If you're one of those that gets wrapped up in what's happening in the night sky, tonight is for you. Those who are lucky enough to remember to look will get to see a total lunar eclipse. It might be worth waking up a little early for. The next one won't happen for another three years.
Here is what you need to know ahead of tonight's total lunar eclipse.
Will We Be Able To See It In Amarillo?
If everything goes according to celestial plans, and you remember to wake up, then yes. We should be able to see it. Barring any disruption due to cloud cover or weather, it should be quite the show early in the morning.
You just need to remember to get out of bed.
Also, keep in mind that the further away from light you are...the better.

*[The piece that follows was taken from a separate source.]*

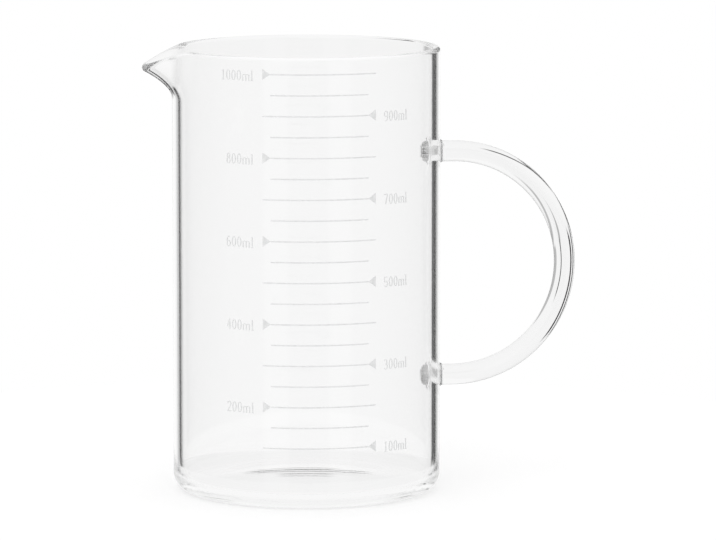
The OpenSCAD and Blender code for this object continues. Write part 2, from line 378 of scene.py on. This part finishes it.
# The glass is clear and flame polished. Drawn glass is never quite even: the surface swells and
# dips by a few hundredths of a millimetre over several centimetres, more up and down than round.
swell_depth = 0.03 * mm
haze_roughness = 0.008
glass, start, output = new_material("borosilicate_glass")
place = start.node("ShaderNodeTexCoord", output="Object")
stretched = start.node("ShaderNodeMapping", None, {"Vector": place, "Scale": (1, 1, 0.35)})
swell = start.node("ShaderNodeTexNoise", None, {"Vector": stretched, "Scale": 28, "Detail": 1})
uneven = start.node("ShaderNodeBump", None, {
    "Strength": 1, "Distance": swell_depth, "Height": swell})
haze = start.node("ShaderNodeTexNoise", None, {"Vector": place, "Scale": 60, "Detail": 3})
start.node("ShaderNodeBsdfPrincipled", None, {
    "Base Color": (1, 1, 1, 1),
    "Roughness": haze.between(0.55, 0.8) * haze_roughness,
    "IOR": 1.472,
    "Transmission Weight": 1,
    "Normal": uneven,
})
glass.node_tree.links.new(glass.node_tree.nodes[-1].outputs[0], output.inputs["Surface"])
jug.data.materials.clear()
jug.data.materials.append(glass)
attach(jug, "root")
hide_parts("glass_body", "handle", "upper_weld", "lower_weld")

# Scale
# Lines, pointers and figures are screen printed in pale grey ceramic enamel and fired on. The paste
# lies a little unevenly: it is thinner in places, and its edge and surface are slightly grainy.
thin_paste = (0.70, 0.705, 0.705, 1)
full_paste = (0.78, 0.785, 0.785, 1)
grain_depth = 0.02 * mm
enamel, start, output = new_material("scale_enamel")
place = start.node("ShaderNodeTexCoord", output="Object")
cover = start.node("ShaderNodeTexNoise", None, {"Vector": place, "Scale": 900, "Detail": 2})
tone = start.node("ShaderNodeMix", {"data_type": "RGBA"}, {
    0: cover.between(0.3, 0.7), 6: thin_paste, 7: full_paste}, output=2)
grain = start.node("ShaderNodeTexNoise", None, {"Vector": place, "Scale": 4000, "Detail": 2})
rough = start.node("ShaderNodeBump", None, {
    "Strength": 0.4, "Distance": grain_depth, "Height": grain})
start.node("ShaderNodeBsdfPrincipled", None, {
    "Base Color": tone, "Roughness": 0.35 + 0.2 * cover, "IOR": 1.5, "Normal": rough})
enamel.node_tree.links.new(enamel.node_tree.nodes[-1].outputs[0], output.inputs["Surface"])
for name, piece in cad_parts.items():
    if name.startswith(("line_", "pointer_", "figures_")):
        piece.data.materials.clear()
        piece.data.materials.append(enamel)

# Table
# The jug stands on a round white table, which keeps its shadow. Light that leaves the glass sees
# painted light round the foot instead: the table glows an even white there, so the shadow under the
# jug never shows in the glass, and past that glow it sees the studio.
table_r = 260 * mm
table_gap = 0.05 * mm
table_sides = 96
table_grey = (0.3, 0.3, 0.3, 1)
table_glow = 0.72
# Painted light: how far and how bright the table glows round the foot for rays that leave the glass
glow_for_glass_r = 78 * mm
glow_for_glass_fade = 0.9
glow_for_glass_white = 0.94
bpy.ops.object.select_all(action="DESELECT")
bpy.ops.mesh.primitive_circle_add(
    vertices=table_sides, radius=table_r, fill_type="NGON", location=(0, 0, -table_gap))
floor = bpy.context.object
floor.name = "table"
white, start, output = new_material("white_table")
path = start.node("ShaderNodeLightPath")
bent, mirrored = (Link(start.tree, path.socket.node.outputs[name])
                  for name in ("Is Transmission Ray", "Is Glossy Ray"))
lit = start.node("ShaderNodeAddShader", None, {
    0: start.node("ShaderNodeBsdfDiffuse", None, {"Color": table_grey}),
    1: start.node("ShaderNodeEmission", None, {"Strength": table_glow})})
away = start.node("ShaderNodeVectorMath", {"operation": "LENGTH"},
                  {0: start.node("ShaderNodeTexCoord", output="Object")}, output=1)
# Painted light: for rays that leave the glass, the table round the foot glows an even white in
# place of the shade under the jug, then fades to clear
glow_for_glass = start.node("ShaderNodeMixShader", None, {
    0: away.between(glow_for_glass_r * glow_for_glass_fade, glow_for_glass_r),
    1: start.node("ShaderNodeEmission", None, {"Strength": glow_for_glass_white}),
    2: start.node("ShaderNodeBsdfTransparent")})
seen = start.node("ShaderNodeMixShader", None, {0: bent + mirrored, 1: lit, 2: glow_for_glass})
white.node_tree.links.new(seen.socket, output.inputs["Surface"])
floor.data.materials.append(white)

# Studio
# The room is white where it is seen directly. The jug's glass shows more of it: a backdrop between
# dark gaps, pale walls and soft boxes where it mirrors, and dark cards where it bends light.

# Light that is caught in the lip or in a joint runs on inside the glass for very many bounces
scene.cycles.max_bounces = scene.cycles.glossy_bounces = scene.cycles.transmission_bounces = 300

world = bpy.data.worlds.new("studio")
scene.world = world
world.use_nodes = True
world.node_tree.nodes.clear()
start = Link(world.node_tree)
output = world.node_tree.nodes.new("ShaderNodeOutputWorld")
ray = start.node("ShaderNodeLightPath")
camera_ray, diffuse_ray, mirrorings, bends = (
    Link(start.tree, ray.socket.node.outputs[name])
    for name in ("Is Camera Ray", "Is Diffuse Ray", "Glossy Depth", "Transmission Depth"))
direction = start.node("ShaderNodeTexCoord", output="Generated")


def along(axis):
    """How far a ray's direction goes along an axis, from -1 to 1."""
    return start.node(
        "ShaderNodeVectorMath", {"operation": "DOT_PRODUCT"}, {0: direction, 1: axis}, output=1)


def band(value, low, high, soft):
    """1 where a value is between two limits, 0 past their soft edges."""
    return (value.between(low - soft / 2, low + soft / 2)
            * (1 - value.between(high - soft / 2, high + soft / 2)))


def at_least(count, number):
    """1 for rays that were bent or mirrored this number of times or more."""
    return count.between(number - 0.6, number - 0.4)


upright = across.cross(ahead)
sideways, upwards, forward = along(across), along(upright), along(ahead)
degrees = 180 / math.pi
up = along((0, 0, 1))
down = 0 - up
turn = degrees * start.node(
    "ShaderNodeMath", {"operation": "ARCTAN2"}, {0: sideways, 1: along(-towards)})
aside = turn.maths("ABSOLUTE", turn)

# What mirrored light sees, by its turn in degrees to the right: a white backdrop that is greyer on
# the left, walls that start behind a dark gap on each side and get darker as they come forward, and
# two soft boxes in front. Above and below it is pale. A pair is where a change starts and ends, and
# a third number is how soft both edges of a band are.
backdrop_left, backdrop_right = (-33, -29), (16, 26)
backdrop_grey, backdrop_grey_end = 0.66, (-32, -18)
left_wall, right_wall = (38, 41), (33.5, 36.5)
wall_grey, wall_start_white, wall_fade = 0.3, 0.35, (48, 100)
left_box, right_box, box_white = (-165, -143, 5), (140, 160, 5), 0.25
pale_above, pale_below, pale = (0.08, 0.25), (0.33, 0.45), 0.9
backdrop = turn.between(*backdrop_left) * (1 - turn.between(*backdrop_right))
backdrop = backdrop * (backdrop_grey + (1 - backdrop_grey) * turn.between(*backdrop_grey_end))
walls = (0 - turn).between(*left_wall) + turn.between(*right_wall)
boxes = band(turn, *left_box) + band(turn, *right_box)
walls = walls * (wall_grey + wall_start_white * (1 - aside.between(*wall_fade)) + box_white * boxes)
poles = up.between(*pale_above) + down.between(*pale_below)
studio = (backdrop + walls) * (1 - poles) + pale * poles

# The cards that bent light sees. Each one has its darkness, then its left edge, its right edge and
# how soft they are, then its lower edge, its upper edge and how soft they are. These are shares of
# a ray's way, and none stands for no edge on that side.
none = 9
rod_shade = 0.06
rod_cards = [
    (1, (-0.49, -0.375, 0.03), (-0.13, 0.36, 0.04)),
    (0.5, (0.6, none, 0.06), (-0.48, 0.06, 0.05)),
    (0.9, (0.2, 0.255, 0.02), (-0.07, 0.045, 0.03)),
    (0.5, (0.1, 0.21, 0.03), (0.03, 0.06, 0.01)),
]
outer_cards = [
    (0.9, (-0.73, -0.61, 0.03), (-0.25, 0.5, 0.06)),
    (0.9, (-1.1, -0.66, 0.04), (-0.75, -0.3, 0.04)),
    (0.9, (-0.62, -0.35, 0.04), (-0.8, -0.52, 0.04)),
]
joint_card = (0.9, (0.38, 0.8, 0.04), (-0.25, 0.25, 0.05))


def card(dark, across_edges, height_edges):
    """How much of the light one card takes."""
    return dark * band(sideways, *across_edges) * band(upwards, *height_edges)


# Two more cards lean: a dark one to the left, and a pale grey one above on the right
left_lean = along(0.64 * across - 0.75 * upright - 0.18 * ahead)
left_card = (0.9, (-0.72, -0.06, 0.06), (-none, none, 0.06))
right_lean = upwards + 0.3 * sideways
right_card = (0.5, (0.28, none, 0.12), (0.06, none, 0.06))
leaning = (band(left_lean, 0.015, 0.065, 0.02) * card(*left_card)
           + band(right_lean, 0.315, 0.43, 0.06) * card(*right_card))
deep = at_least(bends, 3)
rod_only = at_least(bends, 2) * (1 - deep)
cards = leaning + sum(card(*one) for one in rod_cards)
taken = rod_only * (rod_shade + (1 - rod_shade) * cards)
taken = taken + at_least(bends, 2) * sum(card(*one) for one in outer_cards)
seen_through = 1 - taken - deep * card(*joint_card)
seen_through = seen_through.maths("MAXIMUM", seen_through, 0)

# The dark gaps are filled for light from deep inside the jug, for light that goes up to the right
# after many turns in the foot, and for light that leaves a joint down to the right
gap_fill = 0.62
foot_side = (1, (0.225, none, 0.15), (0.075, none, 0.09))
joint_side, joint_fall = (0.46, 0.56, 0.03), (0.19, 0.24)
from_foot = at_least(mirrorings, 2) * card(*foot_side)
from_joint = band(sideways, *joint_side) * down.between(*joint_fall)
filled = gap_fill * deep.maths("MAXIMUM", deep, from_foot.maths("MAXIMUM", from_foot, from_joint))
studio = studio.maths("MAXIMUM", studio, filled)

# Light that is mirrored inside the lip meets the dark edge of the table, a ring seen from the jug,
# and light that is mirrored by the floor of the jug meets three thin dark lines
table_edge, table_edge_part = (8, 24.5, 2), (0.95, (-0.36, 0.02, 0.03), (-none, -0.1, 0.04))
floor_lines = [
    (0.6, (-0.065, 0.02, 0.02), (0.224, 0.246, 0.01)),
    (1, (-0.075, 0.06, 0.03), (0.264, 0.286, 0.006)),
    (1, (-0.04, 0.02, 0.02), (0.35, 0.37, 0.006)),
]
ring = band(degrees * forward.maths("ARCCOSINE", forward), *table_edge)
studio = studio * (1 - (1 - deep) * ring * card(*table_edge_part))
studio = studio * (1 - deep * sum(card(*one) for one in floor_lines))

# The outer surface mirrors a dark floor, and one dark card above on the right
dark_floor, dark_floor_start = 0.9, (0.2, 0.3)
outer_card = (0.9, (0.12, 0.5, 0.05), (0.1, 0.42, 0.05))
outside = 1 - at_least(bends, 1)
dark = dark_floor * down.between(*dark_floor_start) + card(*outer_card)
studio = studio * (1 - outside * dark)

# Each kind of ray gets its own share: the table is lit evenly, and the camera sees plain white
light_on_table = 0.95
was_mirrored = at_least(mirrorings, 1)
light = was_mirrored * studio + (1 - was_mirrored) * seen_through
light = diffuse_ray * light_on_table + (1 - diffuse_ray) * light
light = camera_ray + (1 - camera_ray) * light
sky = start.node("ShaderNodeBackground", None, {"Color": (1, 1, 1, 1), "Strength": light})
world.node_tree.links.new(sky.socket, output.inputs["Surface"])

# Lamp
# One large soft box hangs in front, above and to the left. It lights the enamel and the table, and
# the glass doesn't show it.
lamp_place = (-0.5, -0.9, 1.6)
lamp_aim = Vector((0, 0, 0.08))
lamp_size = 1.2
lamp_watts = 6
bpy.ops.object.light_add(type="AREA", location=lamp_place)
lamp = bpy.context.object
lamp.name = "top_light"
lamp.rotation_euler = (lamp_aim - lamp.location).to_track_quat("-Z", "Y").to_euler()
lamp.data.size = lamp_size
lamp.data.energy = lamp_watts
lamp.visible_glossy = False
lamp.visible_transmission = False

To really get the most out of the event, you might want to head somewhere that isn't covered up with streetlights, neon signs, digital billboards, and so on.
What Time Will The Cosmic Bodies Align?
A total lunar eclipse is when the sun and moon play monkey in the middle with Earth. They way we're all lined up, Earth's shadow falls on the moon giving us the eclipse.
EarthSky breaks down the times for the eclipse. The big one to know is the totality, when the moon will be completely covered, which is around 4:16 AM our time.
Supposedly, Those Looking Hard Enough Can Get A Surprise
Doing some digging in the stellar show planned for tonight, I did come across a fun little side note.
Supposedly, if you have a telescope or binoculars, you'll be able to get a peek at Uranus. From what I've read, it will be about a fingers width away from the moon. Who's finger? I don't know, but if it's the right size it should line up with the sneaky little planet that otherwise wouldn't be visible because of the moon's glow.
Why Are Some People Referring To It As A Blood Moon?
I was curious too, regarding the name "Blood Moon." Honestly, it sounds like a movie Vincent Price would have starred in, back in the 1960s; something dark, sinister, and involving a ceremonial knife.
The name actually comes from the sometimes reddish hue the moon takes on during these events. Long story short, it has to do with the sun's light and the Earth's atmosphere.
If you can muster up the strength to roll yourself out of bed early in the morning, the show might worth it. It won't happen again for 3 years.